*Task brief*
Only one stretch of the data below should be repeated: the lines from the line containing "obj.matrix_world = Matrix.Identity(4)" through the line containing "# -------- sizes that the CAD has too", inclusive, exactly as they are.

--------------------------------

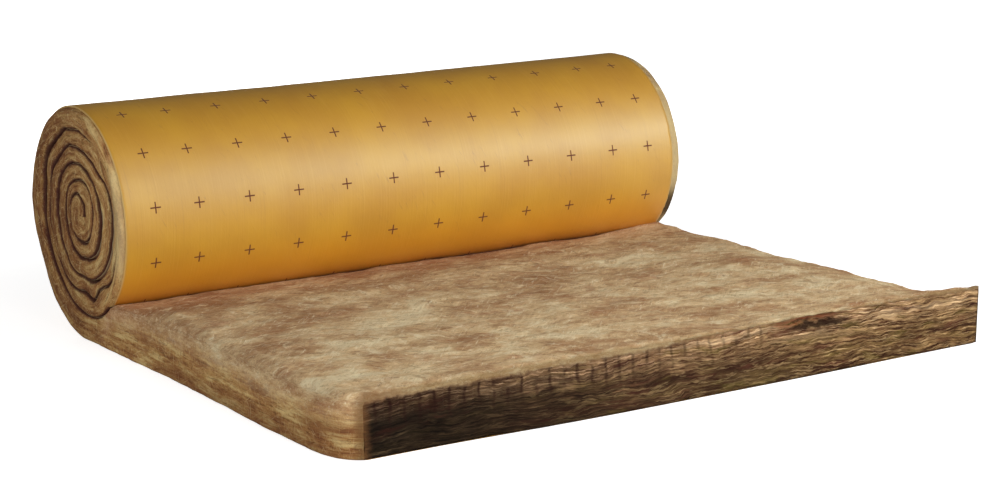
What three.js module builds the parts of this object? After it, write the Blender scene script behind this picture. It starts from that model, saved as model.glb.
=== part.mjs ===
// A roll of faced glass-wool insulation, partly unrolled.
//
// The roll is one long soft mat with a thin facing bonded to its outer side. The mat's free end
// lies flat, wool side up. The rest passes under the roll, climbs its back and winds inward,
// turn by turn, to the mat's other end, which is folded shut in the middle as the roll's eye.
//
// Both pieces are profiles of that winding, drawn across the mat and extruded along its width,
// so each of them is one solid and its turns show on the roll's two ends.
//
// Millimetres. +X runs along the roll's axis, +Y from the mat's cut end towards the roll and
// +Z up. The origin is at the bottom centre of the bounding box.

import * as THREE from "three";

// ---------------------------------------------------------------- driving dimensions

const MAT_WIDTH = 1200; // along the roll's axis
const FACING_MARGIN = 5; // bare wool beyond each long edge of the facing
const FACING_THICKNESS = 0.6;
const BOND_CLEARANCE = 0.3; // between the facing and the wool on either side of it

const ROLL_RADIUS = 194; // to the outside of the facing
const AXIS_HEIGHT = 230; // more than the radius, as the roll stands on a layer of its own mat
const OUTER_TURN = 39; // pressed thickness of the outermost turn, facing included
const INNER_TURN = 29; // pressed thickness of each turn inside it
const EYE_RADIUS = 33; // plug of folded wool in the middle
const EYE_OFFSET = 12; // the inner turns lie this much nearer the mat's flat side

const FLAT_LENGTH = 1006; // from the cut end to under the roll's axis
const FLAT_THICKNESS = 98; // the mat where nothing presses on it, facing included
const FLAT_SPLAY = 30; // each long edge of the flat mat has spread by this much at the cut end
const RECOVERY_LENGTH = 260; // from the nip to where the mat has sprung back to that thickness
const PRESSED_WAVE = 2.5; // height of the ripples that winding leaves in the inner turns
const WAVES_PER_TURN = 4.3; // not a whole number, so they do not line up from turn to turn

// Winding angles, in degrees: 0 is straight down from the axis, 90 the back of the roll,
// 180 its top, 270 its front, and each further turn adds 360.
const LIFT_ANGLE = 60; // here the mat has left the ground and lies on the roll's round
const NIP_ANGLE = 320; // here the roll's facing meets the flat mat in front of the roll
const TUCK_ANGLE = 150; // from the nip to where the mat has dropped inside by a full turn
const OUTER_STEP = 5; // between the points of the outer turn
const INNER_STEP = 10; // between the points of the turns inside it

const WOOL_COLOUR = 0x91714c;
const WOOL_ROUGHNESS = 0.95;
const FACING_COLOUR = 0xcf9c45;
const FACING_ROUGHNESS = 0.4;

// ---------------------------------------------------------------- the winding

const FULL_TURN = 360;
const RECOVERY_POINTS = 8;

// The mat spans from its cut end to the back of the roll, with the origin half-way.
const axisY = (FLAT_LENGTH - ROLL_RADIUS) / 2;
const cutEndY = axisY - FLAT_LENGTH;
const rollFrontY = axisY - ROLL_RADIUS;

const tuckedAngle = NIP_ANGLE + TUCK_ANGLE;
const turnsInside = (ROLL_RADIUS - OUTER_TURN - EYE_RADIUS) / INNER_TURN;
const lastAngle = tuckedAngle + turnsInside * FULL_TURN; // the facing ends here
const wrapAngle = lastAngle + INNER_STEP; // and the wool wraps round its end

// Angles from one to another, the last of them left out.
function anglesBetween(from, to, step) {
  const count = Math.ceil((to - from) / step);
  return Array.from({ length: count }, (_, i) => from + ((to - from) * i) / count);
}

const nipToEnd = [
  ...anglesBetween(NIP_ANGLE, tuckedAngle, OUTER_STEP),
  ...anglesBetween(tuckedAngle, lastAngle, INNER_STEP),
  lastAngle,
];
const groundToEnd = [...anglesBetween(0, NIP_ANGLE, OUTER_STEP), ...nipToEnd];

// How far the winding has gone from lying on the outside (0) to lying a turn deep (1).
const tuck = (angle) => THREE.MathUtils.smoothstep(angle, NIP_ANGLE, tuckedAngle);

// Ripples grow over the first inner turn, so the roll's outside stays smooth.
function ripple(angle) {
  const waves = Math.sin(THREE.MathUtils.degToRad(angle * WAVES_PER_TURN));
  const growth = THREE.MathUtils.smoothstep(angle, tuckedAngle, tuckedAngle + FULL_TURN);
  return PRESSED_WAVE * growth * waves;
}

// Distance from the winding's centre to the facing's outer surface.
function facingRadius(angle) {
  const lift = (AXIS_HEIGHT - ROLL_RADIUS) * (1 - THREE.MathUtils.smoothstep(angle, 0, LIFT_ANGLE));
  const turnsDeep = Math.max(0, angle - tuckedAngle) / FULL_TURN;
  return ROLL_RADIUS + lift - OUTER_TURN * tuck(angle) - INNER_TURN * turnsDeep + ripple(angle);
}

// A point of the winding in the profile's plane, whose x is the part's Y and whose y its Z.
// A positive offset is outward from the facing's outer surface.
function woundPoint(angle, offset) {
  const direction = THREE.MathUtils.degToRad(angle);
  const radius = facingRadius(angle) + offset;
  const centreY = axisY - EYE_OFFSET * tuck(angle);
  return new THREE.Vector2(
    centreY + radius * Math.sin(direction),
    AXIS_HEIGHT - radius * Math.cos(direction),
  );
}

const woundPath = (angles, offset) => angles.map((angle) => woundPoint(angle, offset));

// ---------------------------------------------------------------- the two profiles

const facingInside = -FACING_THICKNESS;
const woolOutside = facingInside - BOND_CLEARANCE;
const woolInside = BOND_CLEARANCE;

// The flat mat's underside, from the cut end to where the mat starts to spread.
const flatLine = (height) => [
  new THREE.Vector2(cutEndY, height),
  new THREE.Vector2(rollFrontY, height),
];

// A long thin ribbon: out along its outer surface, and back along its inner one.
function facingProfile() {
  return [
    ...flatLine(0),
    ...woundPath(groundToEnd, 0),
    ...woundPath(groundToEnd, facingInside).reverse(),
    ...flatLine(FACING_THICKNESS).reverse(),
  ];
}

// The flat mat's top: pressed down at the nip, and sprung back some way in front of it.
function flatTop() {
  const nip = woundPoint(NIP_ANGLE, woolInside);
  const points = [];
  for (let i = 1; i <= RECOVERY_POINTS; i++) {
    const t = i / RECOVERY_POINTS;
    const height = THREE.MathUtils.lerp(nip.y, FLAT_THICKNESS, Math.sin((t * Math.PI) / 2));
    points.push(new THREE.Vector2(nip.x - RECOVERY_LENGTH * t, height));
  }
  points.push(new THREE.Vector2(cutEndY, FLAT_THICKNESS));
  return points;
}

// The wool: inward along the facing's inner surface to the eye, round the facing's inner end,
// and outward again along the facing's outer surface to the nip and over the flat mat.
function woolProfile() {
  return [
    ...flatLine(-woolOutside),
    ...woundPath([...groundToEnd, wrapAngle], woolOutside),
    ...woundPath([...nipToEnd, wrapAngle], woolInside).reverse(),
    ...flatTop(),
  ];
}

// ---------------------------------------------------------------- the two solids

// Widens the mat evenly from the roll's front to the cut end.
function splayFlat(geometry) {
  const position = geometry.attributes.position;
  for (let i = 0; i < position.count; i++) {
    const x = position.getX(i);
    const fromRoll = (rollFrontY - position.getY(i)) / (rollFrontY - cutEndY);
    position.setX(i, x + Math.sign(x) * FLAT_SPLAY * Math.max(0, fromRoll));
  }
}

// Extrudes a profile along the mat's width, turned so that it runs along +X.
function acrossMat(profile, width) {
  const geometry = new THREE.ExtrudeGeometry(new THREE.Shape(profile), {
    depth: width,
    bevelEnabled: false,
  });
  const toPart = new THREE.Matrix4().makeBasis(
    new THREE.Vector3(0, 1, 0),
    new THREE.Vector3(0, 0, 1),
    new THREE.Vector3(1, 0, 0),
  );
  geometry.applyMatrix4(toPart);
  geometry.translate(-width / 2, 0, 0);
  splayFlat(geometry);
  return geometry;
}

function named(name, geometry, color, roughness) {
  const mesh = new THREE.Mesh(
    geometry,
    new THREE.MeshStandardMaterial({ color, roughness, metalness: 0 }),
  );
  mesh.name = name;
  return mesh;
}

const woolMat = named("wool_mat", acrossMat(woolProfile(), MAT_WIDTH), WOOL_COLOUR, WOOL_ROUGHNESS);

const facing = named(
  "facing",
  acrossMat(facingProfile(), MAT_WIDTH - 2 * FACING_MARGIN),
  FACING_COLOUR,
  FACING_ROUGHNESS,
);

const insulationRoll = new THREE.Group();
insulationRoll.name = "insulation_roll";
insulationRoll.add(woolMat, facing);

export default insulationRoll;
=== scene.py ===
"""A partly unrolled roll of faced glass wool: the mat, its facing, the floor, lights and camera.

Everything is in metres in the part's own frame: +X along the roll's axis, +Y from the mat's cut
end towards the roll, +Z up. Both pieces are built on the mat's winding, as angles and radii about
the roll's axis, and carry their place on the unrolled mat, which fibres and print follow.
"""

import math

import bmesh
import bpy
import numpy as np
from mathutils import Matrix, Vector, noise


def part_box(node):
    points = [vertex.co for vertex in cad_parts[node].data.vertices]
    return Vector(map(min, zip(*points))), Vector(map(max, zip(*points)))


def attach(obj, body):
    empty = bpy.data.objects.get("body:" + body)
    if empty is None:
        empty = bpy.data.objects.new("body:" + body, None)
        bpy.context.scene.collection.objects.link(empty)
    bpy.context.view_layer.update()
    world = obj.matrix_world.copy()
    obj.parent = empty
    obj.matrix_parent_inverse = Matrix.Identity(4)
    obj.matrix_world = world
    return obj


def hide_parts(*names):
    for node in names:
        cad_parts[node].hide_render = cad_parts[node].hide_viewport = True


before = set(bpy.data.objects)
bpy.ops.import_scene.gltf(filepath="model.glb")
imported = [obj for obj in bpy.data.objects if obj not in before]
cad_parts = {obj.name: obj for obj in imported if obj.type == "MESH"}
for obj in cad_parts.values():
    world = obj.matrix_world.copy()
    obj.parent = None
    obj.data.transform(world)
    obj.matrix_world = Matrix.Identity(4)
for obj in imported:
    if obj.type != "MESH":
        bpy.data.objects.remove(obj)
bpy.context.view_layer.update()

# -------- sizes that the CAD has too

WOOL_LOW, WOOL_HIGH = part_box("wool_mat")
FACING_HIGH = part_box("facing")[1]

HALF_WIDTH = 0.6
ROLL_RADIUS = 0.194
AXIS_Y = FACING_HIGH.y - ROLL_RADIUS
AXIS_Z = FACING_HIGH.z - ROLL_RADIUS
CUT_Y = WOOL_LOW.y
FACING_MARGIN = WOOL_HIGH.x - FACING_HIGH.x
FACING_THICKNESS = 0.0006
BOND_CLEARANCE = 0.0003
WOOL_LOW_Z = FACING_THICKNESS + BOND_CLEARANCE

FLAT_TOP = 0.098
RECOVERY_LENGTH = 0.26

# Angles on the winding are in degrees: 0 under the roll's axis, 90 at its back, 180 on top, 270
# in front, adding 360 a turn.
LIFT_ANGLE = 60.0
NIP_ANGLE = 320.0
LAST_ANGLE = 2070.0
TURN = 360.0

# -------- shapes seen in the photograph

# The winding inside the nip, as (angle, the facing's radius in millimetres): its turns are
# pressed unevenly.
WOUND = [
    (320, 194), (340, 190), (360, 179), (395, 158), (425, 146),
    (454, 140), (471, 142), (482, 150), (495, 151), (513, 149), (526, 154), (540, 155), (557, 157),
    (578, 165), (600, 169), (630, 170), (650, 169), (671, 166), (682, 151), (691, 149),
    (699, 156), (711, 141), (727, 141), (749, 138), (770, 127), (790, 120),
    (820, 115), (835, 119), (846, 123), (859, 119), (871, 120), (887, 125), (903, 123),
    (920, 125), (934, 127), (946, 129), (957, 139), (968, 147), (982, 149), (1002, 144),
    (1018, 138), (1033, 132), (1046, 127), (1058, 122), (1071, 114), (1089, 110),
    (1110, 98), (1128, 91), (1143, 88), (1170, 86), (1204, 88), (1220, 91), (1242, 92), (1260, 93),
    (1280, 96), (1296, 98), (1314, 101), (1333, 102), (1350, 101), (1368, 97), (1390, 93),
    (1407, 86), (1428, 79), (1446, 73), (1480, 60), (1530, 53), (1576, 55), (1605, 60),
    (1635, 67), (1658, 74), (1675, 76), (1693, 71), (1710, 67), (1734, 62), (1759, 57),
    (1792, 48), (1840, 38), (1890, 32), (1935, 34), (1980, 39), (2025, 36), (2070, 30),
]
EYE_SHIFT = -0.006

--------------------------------

*Output of the exercise*
    obj.matrix_world = Matrix.Identity(4)
for obj in imported:
    if obj.type != "MESH":
        bpy.data.objects.remove(obj)
bpy.context.view_layer.update()

# -------- sizes that the CAD has too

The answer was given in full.